* _Listed records_

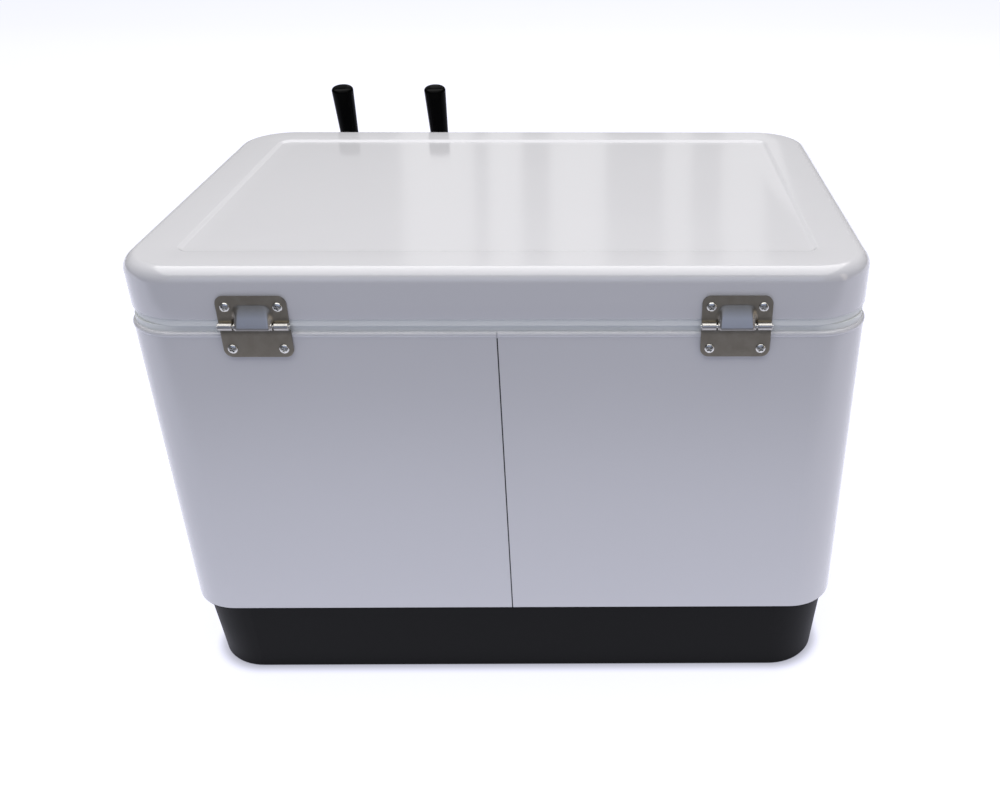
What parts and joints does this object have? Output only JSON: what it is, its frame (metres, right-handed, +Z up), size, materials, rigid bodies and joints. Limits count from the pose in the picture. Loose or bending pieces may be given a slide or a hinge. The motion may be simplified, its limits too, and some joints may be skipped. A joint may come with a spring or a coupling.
{
  "type": "draught beverage cooler",
  "caption": "Steel-clad insulated chest cooler with a hinged lid, side handles, a drain, a cold plate inside and beer taps on the front.",
  "frame": {"origin": "centre of the bottom face of the base, at floor level", "axes": "+Z up, +X along the long side, -Y the front with the taps, +Y the back with the lid hinges"},
  "size_m": [0.67, 0.5197, 0.463],
  "materials": {
    "painted_steel": "gloss white enamel on sheet steel",
    "white_plastic": "satin white moulded plastic",
    "black_plastic": "satin black moulded plastic",
    "foam": "rigid polyurethane foam",
    "hinge_steel": "satin pressed steel",
    "gloss_black": "gloss black plastic",
    "cast_aluminium": "cast aluminium",
    "beer_line": "flexible beer line",
    "seal_rubber": "soft rubber",
    "fastener_steel": "bright plated steel",
    "bright_steel": "polished steel"
  },
  "bodies": {
    "cooler": {"base_pan": "black_plastic", "steel_wrap": "painted_steel", "body_foam": "foam", "liner_tub": "white_plastic", "hinge_lower_left": "hinge_steel", "hinge_lower_right": "hinge_steel", "hinge_pins": "fastener_steel", "body_hinge_screws": "fastener_steel", "latch_catch": "hinge_steel", "latch_catch_screws": "fastener_steel", "bail_bracket_left": "hinge_steel", "bail_bracket_right": "hinge_steel", "bail_bracket_screws": "fastener_steel", "drain_spout": "white_plastic", "drain_nut": "white_plastic", "drain_gasket": "seal_rubber", "cold_plate": "cast_aluminium", "plate_fittings": "bright_steel", "supply_line_left": "beer_line", "supply_line_right": "beer_line", "tap_line_left": "beer_line", "tap_line_right": "beer_line", "inlet_shank_left": "bright_steel", "inlet_shank_right": "bright_steel", "inlet_nuts": "bright_steel", "shank_flange_left": "bright_steel", "shank_flange_right": "bright_steel", "shank_left": "bright_steel", "shank_right": "bright_steel", "shank_nuts": "bright_steel", "coupling_nut_left": "bright_steel", "coupling_nut_right": "bright_steel", "faucet_body_left": "bright_steel", "faucet_body_right": "bright_steel", "faucet_bonnet_left": "bright_steel", "faucet_bonnet_right": "bright_steel"},
    "lid": {"lid_shell": "painted_steel", "lid_foam": "foam", "lid_liner": "white_plastic", "hinge_upper_left": "hinge_steel", "hinge_upper_right": "hinge_steel", "lid_hinge_screws": "fastener_steel", "latch_plate": "hinge_steel", "latch_plate_screws": "fastener_steel", "latch_pin": "fastener_steel"},
    "latch": {"latch_lever": "bright_steel"},
    "bail_left": {"bail_left": "bright_steel", "grip_left": "black_plastic"},
    "bail_right": {"bail_right": "bright_steel", "grip_right": "black_plastic"},
    "tap_left": {"tap_lever_left": "bright_steel", "tap_ferrule_left": "bright_steel", "tap_handle_left": "gloss_black"},
    "tap_right": {"tap_lever_right": "bright_steel", "tap_ferrule_right": "bright_steel", "tap_handle_right": "gloss_black"},
    "valve_left": {"valve_shaft_left": "bright_steel"},
    "valve_right": {"valve_shaft_right": "bright_steel"},
    "drain_washer": {"drain_washer": "seal_rubber"},
    "drain_cap": {"drain_cap": "black_plastic"}
  },
  "joints": [
    {"name": "lid_hinge", "type": "hinge", "parent": "cooler", "child": "lid", "pos_m": [0, 0.2158, 0.378], "axis": [-1, 0, 0], "range_deg": [0, 95]},
    {"name": "latch_hinge", "type": "hinge", "parent": "lid", "child": "latch", "pos_m": [0, -0.2185, 0.3955], "axis": [-1, 0, 0], "range_deg": [-4, 110]},
    {"name": "bail_left_hinge", "type": "hinge", "parent": "cooler", "child": "bail_left", "pos_m": [-0.323, 0, 0.302], "axis": [0, 1, 0], "range_deg": [0, 95]},
    {"name": "bail_right_hinge", "type": "hinge", "parent": "cooler", "child": "bail_right", "pos_m": [0.323, 0, 0.302], "axis": [0, -1, 0], "range_deg": [0, 95]},
    {"name": "tap_left_lever", "type": "hinge", "parent": "cooler", "child": "tap_left", "pos_m": [0.107, -0.283, 0.315], "axis": [1, 0, 0], "range_deg": [0, 35]},
    {"name": "tap_right_lever", "type": "hinge", "parent": "cooler", "child": "tap_right", "pos_m": [0.2135, -0.283, 0.315], "axis": [1, 0, 0], "range_deg": [0, 35]},
    {"name": "valve_left_slide", "type": "slide", "parent": "cooler", "child": "valve_left", "axis": [0, 1, 0], "range_m": [0, 0.0102]},
    {"name": "valve_right_slide", "type": "slide", "parent": "cooler", "child": "valve_right", "axis": [0, 1, 0], "range_m": [0, 0.0102]},
    {"name": "drain_washer_slide", "type": "slide", "parent": "cooler", "child": "drain_washer", "axis": [1, 0, 0], "range_m": [0, 0.01201]},
    {"name": "drain_cap_spin", "type": "hinge", "parent": "drain_washer", "child": "drain_cap", "pos_m": [0.31, -0.11, 0.0555], "axis": [1, 0, 0], "range_deg": [0, 1080]}
  ],
  "couplings": [
    {"joint": "valve_left_slide", "follows": "tap_left_lever", "m_per_rad": 0.0165},
    {"joint": "valve_right_slide", "follows": "tap_right_lever", "m_per_rad": 0.0165},
    {"joint": "drain_washer_slide", "follows": "drain_cap_spin", "m_per_rad": 0.00063662}
  ]
}
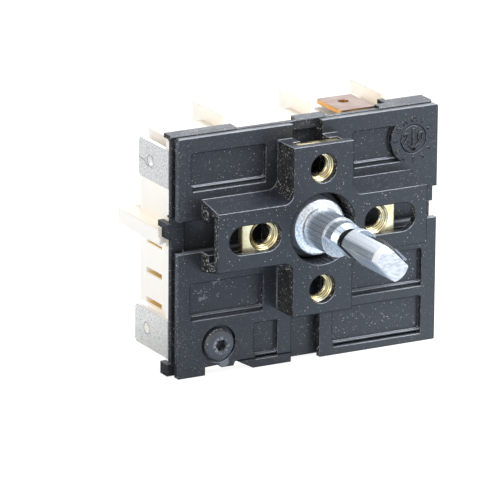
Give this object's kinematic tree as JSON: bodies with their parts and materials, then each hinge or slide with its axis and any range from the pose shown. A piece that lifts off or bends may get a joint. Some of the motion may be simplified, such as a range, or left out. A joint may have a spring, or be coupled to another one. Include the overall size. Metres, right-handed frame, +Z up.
{
  "type": "energy regulator switch",
  "caption": "Rotary energy regulator for a cooker hob: black cross-shaped mounting plate with square nuts, flatted shaft, cream base and push-on tabs.",
  "frame": {"origin": "on the shaft axis, in the plane of the cross that meets the control panel", "axes": "-Y along the shaft out of the panel towards the knob, +Z up, +X to the right seen from the knob"},
  "size_m": [0.0497, 0.0451, 0.0404],
  "materials": {
    "plate_plastic": "glass-filled black plastic with pale flecks and rubbed edges",
    "cover_plastic": "darker black plastic, satin",
    "base_plastic": "cream moulded plastic, dull",
    "cam_plastic": "natural plastic, dull",
    "brass": "bright machined brass",
    "black_steel": "blackened steel, satin",
    "zinc_steel": "bright zinc plate with drawing marks",
    "spring_steel": "bright rolled strip",
    "tinned": "dull tin plate with a spangled grain",
    "copper": "bare copper, slightly pink, with orange sheared edges",
    "bronze": "rolled bronze strip",
    "silver": "silver alloy, satin",
    "bimetal": "rolled bimetal strip, slightly heat tinted",
    "ceramic": "unglazed ceramic"
  },
  "bodies": {
    "housing": {"mounting_plate": "plate_plastic", "inner_cover": "cover_plastic", "base": "base_plastic", "nut_top": "brass", "nut_bottom": "brass", "nut_left": "brass", "nut_right": "brass", "plate_screw": "black_steel", "thrust_washer": "spring_steel", "detent_spring": "spring_steel", "left_top_terminal": "tinned", "left_bottom_terminal": "tinned", "top_terminal": "copper", "right_top_terminal": "tinned", "right_bottom_terminal": "tinned", "upper_fixed_contact": "silver", "side_fixed_contact": "silver", "snap_fixed_contact": "silver", "lever_pin": "zinc_steel"},
    "spindle": {"shaft": "zinc_steel", "grip_spring": "spring_steel", "cam_disc": "cam_plastic", "retaining_clip": "black_steel"},
    "upper_pole": {"upper_blade": "bronze", "upper_lifter": "cam_plastic", "upper_moving_contact": "silver"},
    "side_pole": {"side_blade": "bronze", "side_lifter": "cam_plastic", "side_moving_contact": "silver"},
    "snap_pole": {"snap_blade": "bronze", "snap_spring": "spring_steel", "snap_moving_contact": "silver"},
    "lever": {"follower_lever": "zinc_steel", "calibration_screw": "brass"},
    "bimetal": {"bimetal_strip": "bimetal", "heater_element": "ceramic", "push_pin": "ceramic"}
  },
  "joints": [
    {"name": "shaft_turn", "type": "hinge", "parent": "housing", "child": "spindle", "pos_m": [0, 0, 0], "axis": [0, -1, 0], "continuous": true},
    {"name": "upper_pole_open", "type": "hinge", "parent": "housing", "child": "upper_pole", "pos_m": [-0.015, 0.0128, 0.0095], "axis": [0, 1, 0], "range_deg": [0, 3], "stiffness_Nm_per_rad": 0.02},
    {"name": "side_pole_open", "type": "hinge", "parent": "housing", "child": "side_pole", "pos_m": [0.0091, 0.0128, 0.0065], "axis": [0, 1, 0], "range_deg": [0, 7], "stiffness_Nm_per_rad": 0.02},
    {"name": "snap_pole_open", "type": "hinge", "parent": "housing", "child": "snap_pole", "pos_m": [0.014, 0.0128, -0.0182], "axis": [0, -1, 0], "range_deg": [0, 2], "stiffness_Nm_per_rad": 0.02},
    {"name": "lever_swing", "type": "hinge", "parent": "housing", "child": "lever", "pos_m": [-0.0176, 0.0141, -0.0096], "axis": [0, -1, 0], "range_deg": [0, 3.5], "stiffness_Nm_per_rad": 0.02},
    {"name": "bimetal_bend", "type": "hinge", "parent": "lever", "child": "bimetal", "pos_m": [-0.011, 0.0128, -0.0127], "axis": [0, 1, 0], "range_deg": [0, 2.4], "stiffness_Nm_per_rad": 0.05}
  ]
}
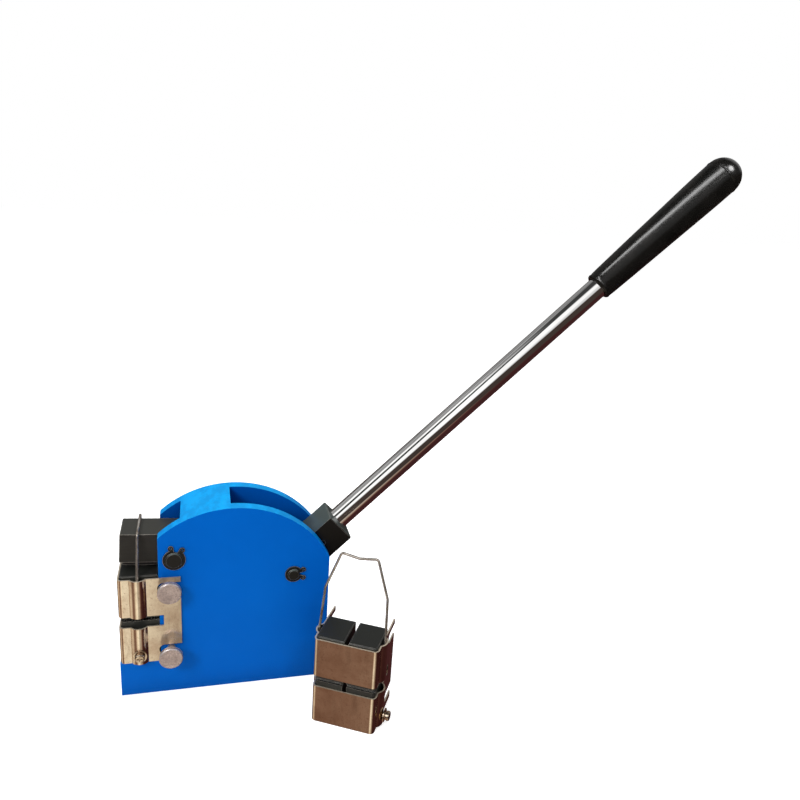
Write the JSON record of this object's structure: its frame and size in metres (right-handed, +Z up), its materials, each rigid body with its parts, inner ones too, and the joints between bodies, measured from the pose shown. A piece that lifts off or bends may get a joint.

* _Given instruction_
Give the count of lines holding the word "bends" and nothing more.

* _Final result_
2